# GIVEN DATA

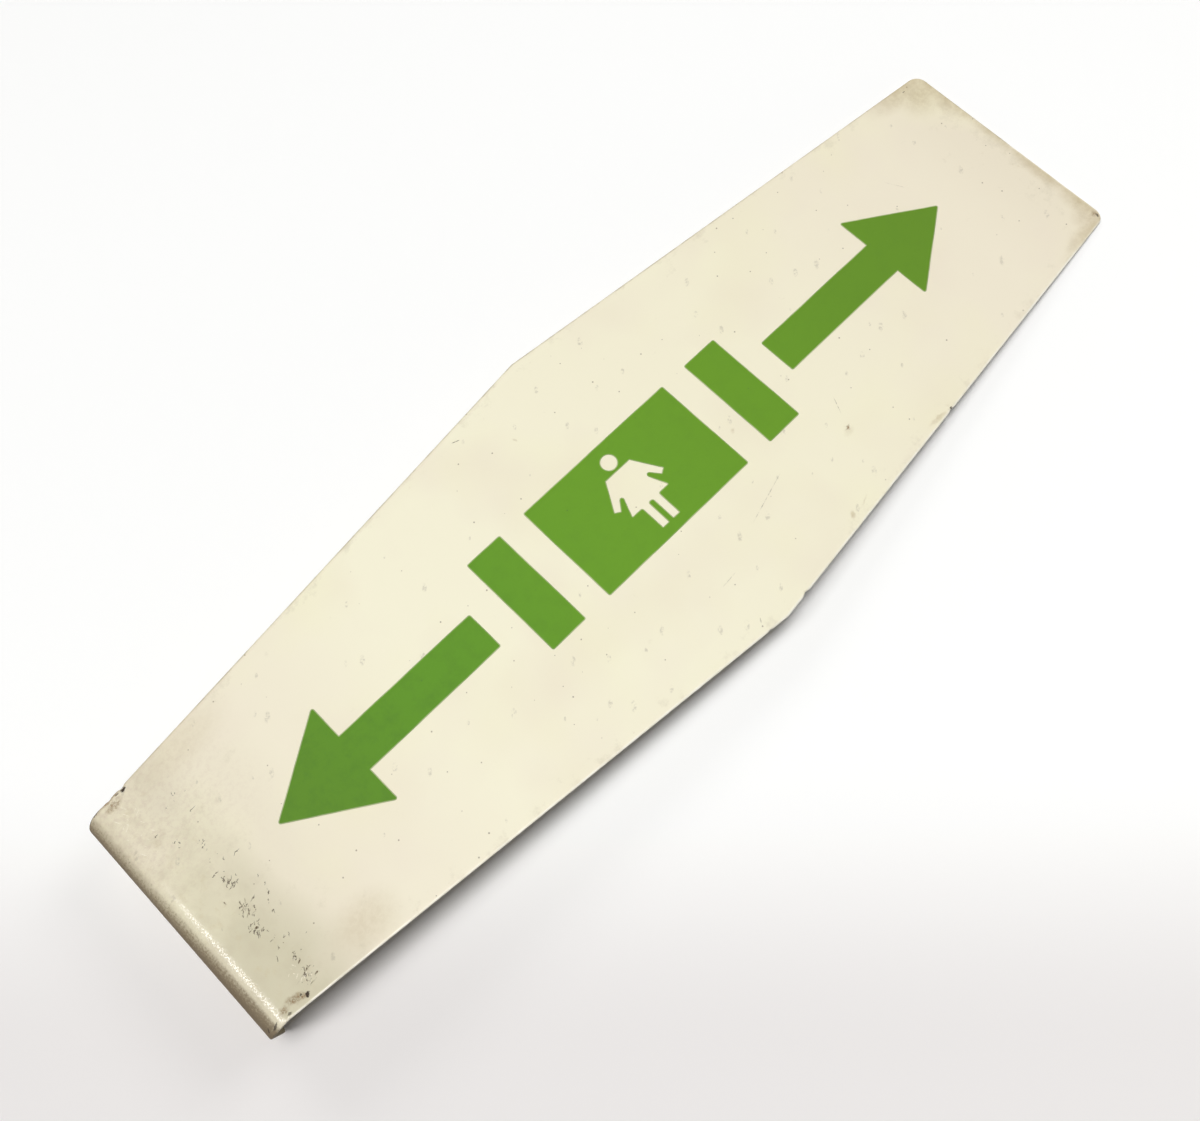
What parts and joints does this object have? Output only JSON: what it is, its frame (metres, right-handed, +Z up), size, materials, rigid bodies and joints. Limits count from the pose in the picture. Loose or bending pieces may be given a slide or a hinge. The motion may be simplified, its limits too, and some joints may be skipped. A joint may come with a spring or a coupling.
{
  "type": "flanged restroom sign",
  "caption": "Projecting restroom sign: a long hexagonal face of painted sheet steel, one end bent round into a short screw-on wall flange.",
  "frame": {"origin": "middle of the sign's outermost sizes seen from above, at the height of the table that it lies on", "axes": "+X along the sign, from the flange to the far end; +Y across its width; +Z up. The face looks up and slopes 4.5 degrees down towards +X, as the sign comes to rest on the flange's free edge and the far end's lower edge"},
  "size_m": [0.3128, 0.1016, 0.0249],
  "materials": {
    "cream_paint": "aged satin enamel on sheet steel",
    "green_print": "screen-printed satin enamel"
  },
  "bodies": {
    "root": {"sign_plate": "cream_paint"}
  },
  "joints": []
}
==
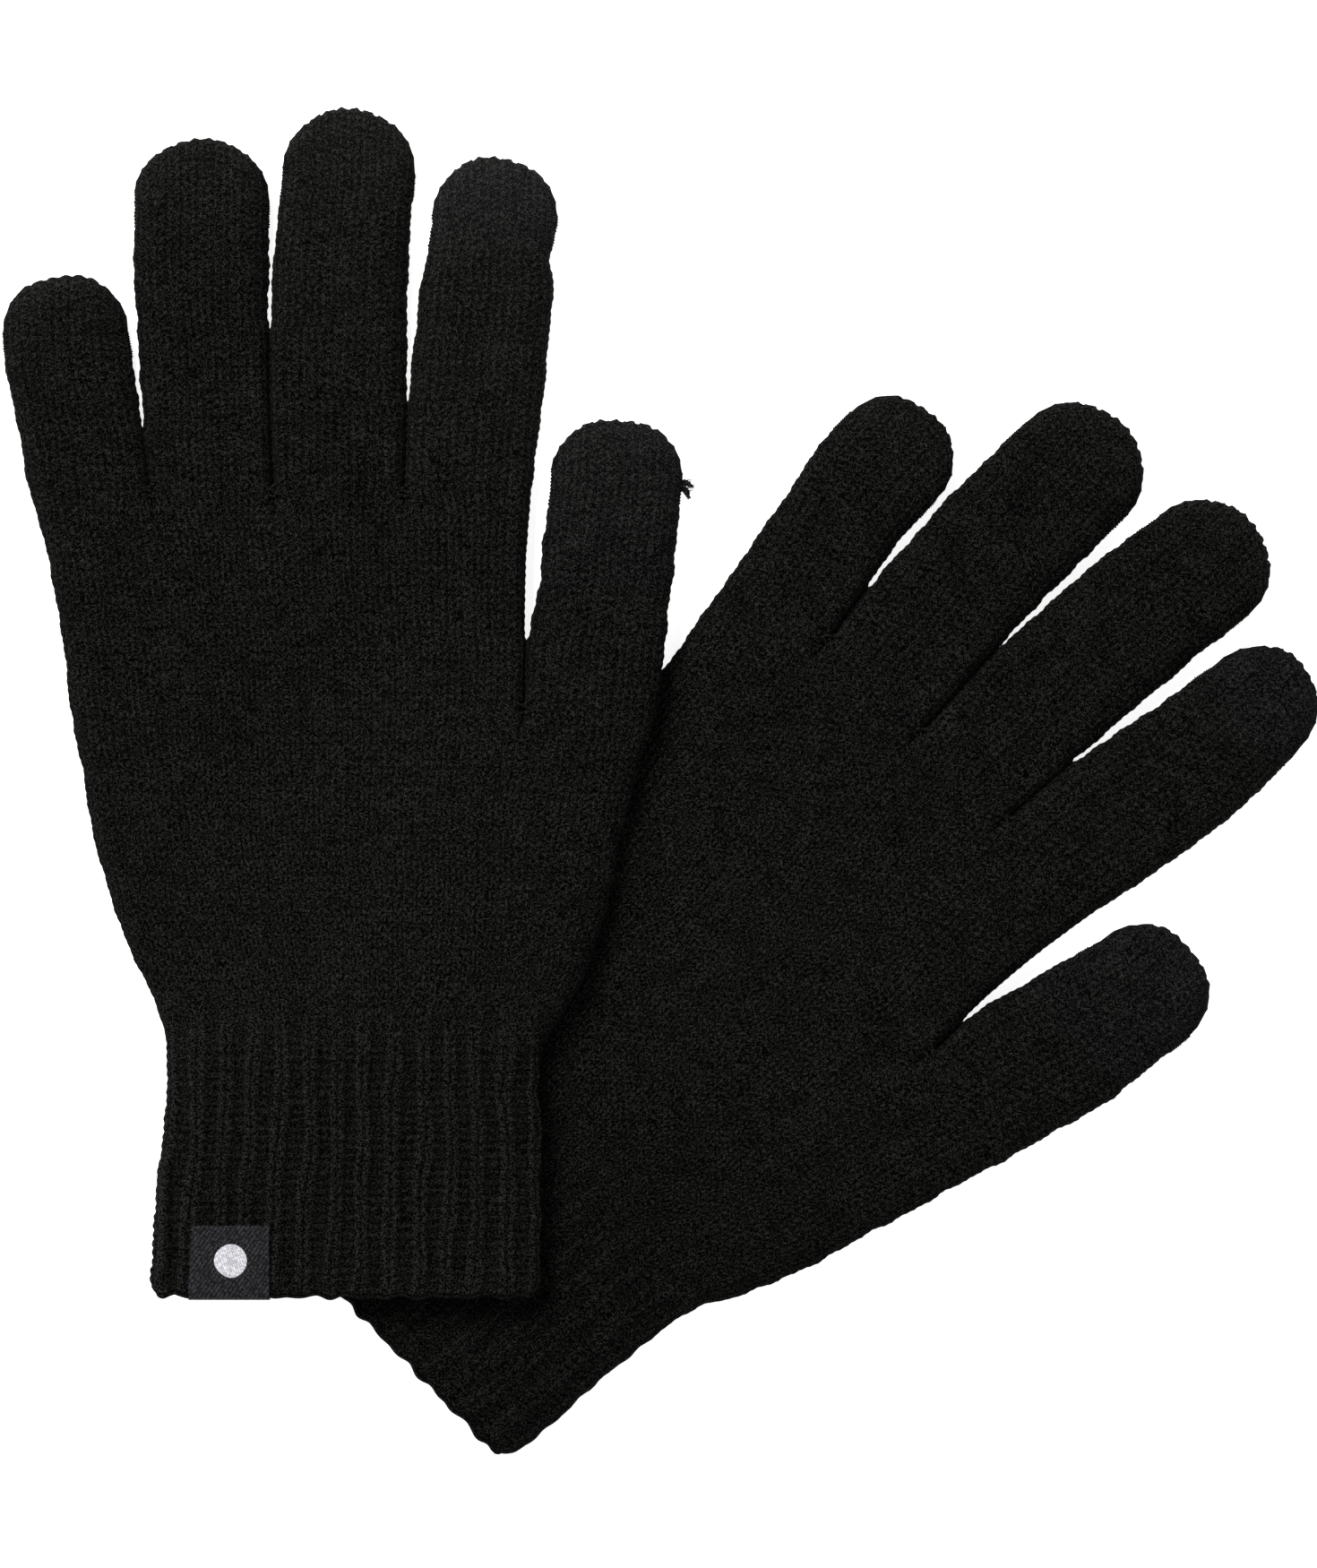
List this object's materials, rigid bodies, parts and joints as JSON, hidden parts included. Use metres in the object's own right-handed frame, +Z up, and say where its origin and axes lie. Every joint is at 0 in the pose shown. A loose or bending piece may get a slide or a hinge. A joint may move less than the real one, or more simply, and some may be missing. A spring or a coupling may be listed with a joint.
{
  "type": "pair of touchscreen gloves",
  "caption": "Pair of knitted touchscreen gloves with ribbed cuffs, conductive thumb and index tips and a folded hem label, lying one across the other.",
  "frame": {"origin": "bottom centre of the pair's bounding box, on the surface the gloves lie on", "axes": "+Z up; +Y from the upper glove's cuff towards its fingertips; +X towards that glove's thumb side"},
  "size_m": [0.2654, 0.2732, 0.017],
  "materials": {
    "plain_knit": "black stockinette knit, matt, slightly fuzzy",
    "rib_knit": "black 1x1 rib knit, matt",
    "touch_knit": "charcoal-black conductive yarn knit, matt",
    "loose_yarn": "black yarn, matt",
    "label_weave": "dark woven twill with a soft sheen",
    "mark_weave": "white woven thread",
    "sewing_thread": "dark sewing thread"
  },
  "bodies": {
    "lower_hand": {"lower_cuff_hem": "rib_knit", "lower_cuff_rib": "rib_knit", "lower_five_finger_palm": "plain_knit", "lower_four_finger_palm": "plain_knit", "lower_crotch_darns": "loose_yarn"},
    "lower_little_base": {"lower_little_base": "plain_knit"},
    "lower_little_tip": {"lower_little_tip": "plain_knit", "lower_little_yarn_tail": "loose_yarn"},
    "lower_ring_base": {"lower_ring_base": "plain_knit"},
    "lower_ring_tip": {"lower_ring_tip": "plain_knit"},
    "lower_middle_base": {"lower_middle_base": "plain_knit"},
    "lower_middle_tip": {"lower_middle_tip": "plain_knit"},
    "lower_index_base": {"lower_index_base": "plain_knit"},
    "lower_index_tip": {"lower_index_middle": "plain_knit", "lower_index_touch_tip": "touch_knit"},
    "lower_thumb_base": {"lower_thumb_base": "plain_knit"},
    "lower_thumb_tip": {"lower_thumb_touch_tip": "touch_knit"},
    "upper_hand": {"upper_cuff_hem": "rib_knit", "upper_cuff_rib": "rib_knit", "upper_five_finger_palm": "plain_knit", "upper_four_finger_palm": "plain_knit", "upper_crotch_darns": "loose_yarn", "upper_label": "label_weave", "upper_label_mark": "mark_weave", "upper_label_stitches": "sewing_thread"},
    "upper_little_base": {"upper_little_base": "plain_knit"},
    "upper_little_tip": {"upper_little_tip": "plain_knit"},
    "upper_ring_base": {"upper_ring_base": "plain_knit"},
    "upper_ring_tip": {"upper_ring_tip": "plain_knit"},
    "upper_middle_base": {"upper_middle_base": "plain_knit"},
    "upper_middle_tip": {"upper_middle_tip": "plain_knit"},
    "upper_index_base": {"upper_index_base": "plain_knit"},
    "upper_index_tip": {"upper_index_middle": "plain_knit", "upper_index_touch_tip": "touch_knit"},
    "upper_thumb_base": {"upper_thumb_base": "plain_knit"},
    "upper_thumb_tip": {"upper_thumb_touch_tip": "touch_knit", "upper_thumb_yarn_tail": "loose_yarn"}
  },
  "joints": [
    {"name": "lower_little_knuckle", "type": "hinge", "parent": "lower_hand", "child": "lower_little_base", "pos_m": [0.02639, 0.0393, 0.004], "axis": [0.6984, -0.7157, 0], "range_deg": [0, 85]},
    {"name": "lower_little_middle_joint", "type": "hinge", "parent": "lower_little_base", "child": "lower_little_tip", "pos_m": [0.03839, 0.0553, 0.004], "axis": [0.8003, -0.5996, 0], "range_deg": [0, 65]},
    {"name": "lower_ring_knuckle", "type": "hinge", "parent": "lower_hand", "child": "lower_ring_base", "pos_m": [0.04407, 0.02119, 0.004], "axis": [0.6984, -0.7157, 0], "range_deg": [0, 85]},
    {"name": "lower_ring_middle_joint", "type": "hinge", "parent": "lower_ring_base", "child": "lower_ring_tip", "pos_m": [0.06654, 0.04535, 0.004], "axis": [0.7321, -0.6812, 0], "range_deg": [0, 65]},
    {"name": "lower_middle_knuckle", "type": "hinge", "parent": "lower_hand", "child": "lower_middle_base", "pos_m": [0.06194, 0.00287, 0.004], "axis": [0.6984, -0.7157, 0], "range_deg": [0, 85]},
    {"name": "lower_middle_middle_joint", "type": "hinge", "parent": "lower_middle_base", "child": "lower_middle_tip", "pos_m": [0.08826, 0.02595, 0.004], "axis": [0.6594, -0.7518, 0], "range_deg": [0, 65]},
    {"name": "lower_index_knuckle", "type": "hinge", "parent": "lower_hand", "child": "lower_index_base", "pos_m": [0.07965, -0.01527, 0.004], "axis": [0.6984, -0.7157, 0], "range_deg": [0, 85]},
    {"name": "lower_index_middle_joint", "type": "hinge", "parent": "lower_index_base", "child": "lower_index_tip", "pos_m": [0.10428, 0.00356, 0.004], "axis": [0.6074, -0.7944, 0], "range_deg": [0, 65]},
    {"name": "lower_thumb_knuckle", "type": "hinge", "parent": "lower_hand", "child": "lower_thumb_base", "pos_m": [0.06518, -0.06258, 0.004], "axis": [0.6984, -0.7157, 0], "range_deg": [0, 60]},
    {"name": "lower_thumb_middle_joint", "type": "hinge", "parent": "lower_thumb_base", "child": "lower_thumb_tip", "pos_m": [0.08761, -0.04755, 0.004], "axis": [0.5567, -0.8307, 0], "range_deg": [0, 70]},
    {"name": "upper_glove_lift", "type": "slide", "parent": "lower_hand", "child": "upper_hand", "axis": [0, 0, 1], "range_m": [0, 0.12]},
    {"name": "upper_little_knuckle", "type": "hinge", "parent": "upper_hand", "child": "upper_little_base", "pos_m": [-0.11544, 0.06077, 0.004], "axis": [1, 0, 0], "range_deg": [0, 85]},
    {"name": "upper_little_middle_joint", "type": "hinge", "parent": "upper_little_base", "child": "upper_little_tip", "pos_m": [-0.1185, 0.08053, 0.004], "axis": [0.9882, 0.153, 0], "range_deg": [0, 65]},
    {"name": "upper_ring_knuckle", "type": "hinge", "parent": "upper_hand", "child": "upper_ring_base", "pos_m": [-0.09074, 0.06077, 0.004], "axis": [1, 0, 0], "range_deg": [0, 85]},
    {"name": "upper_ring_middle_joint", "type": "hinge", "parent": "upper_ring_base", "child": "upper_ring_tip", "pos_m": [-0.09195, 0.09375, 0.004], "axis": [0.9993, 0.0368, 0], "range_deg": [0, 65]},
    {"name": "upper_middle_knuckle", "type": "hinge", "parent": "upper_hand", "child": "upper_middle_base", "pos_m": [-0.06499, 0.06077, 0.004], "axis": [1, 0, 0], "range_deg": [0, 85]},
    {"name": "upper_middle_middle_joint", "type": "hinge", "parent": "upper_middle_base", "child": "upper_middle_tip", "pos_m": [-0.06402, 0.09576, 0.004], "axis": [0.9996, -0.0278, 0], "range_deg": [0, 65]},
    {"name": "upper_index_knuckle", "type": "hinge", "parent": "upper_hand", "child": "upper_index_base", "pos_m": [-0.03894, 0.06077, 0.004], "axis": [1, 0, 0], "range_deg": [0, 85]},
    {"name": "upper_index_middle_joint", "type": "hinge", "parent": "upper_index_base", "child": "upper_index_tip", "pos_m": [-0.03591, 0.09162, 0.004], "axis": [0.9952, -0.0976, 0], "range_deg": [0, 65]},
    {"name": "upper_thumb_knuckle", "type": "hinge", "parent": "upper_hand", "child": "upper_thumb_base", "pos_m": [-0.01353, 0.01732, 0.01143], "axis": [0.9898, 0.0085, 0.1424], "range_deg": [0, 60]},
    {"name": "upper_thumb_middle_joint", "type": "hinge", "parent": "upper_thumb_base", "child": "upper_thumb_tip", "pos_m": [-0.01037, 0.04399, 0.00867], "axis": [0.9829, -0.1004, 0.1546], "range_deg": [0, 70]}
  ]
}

# EXERCISE DESCRIPTION
Where a line in the entries holds "handed", copy that line.

# WRITTEN ANSWER
What parts and joints does this object have? Output only JSON: what it is, its frame (metres, right-handed, +Z up), size, materials, rigid bodies and joints. Limits count from the pose in the picture. Loose or bending pieces may be given a slide or a hinge. The motion may be simplified, its limits too, and some joints may be skipped. A joint may come with a spring or a coupling.
List this object's materials, rigid bodies, parts and joints as JSON, hidden parts included. Use metres in the object's own right-handed frame, +Z up, and say where its origin and axes lie. Every joint is at 0 in the pose shown. A loose or bending piece may get a slide or a hinge. A joint may move less than the real one, or more simply, and some may be missing. A spring or a coupling may be listed with a joint.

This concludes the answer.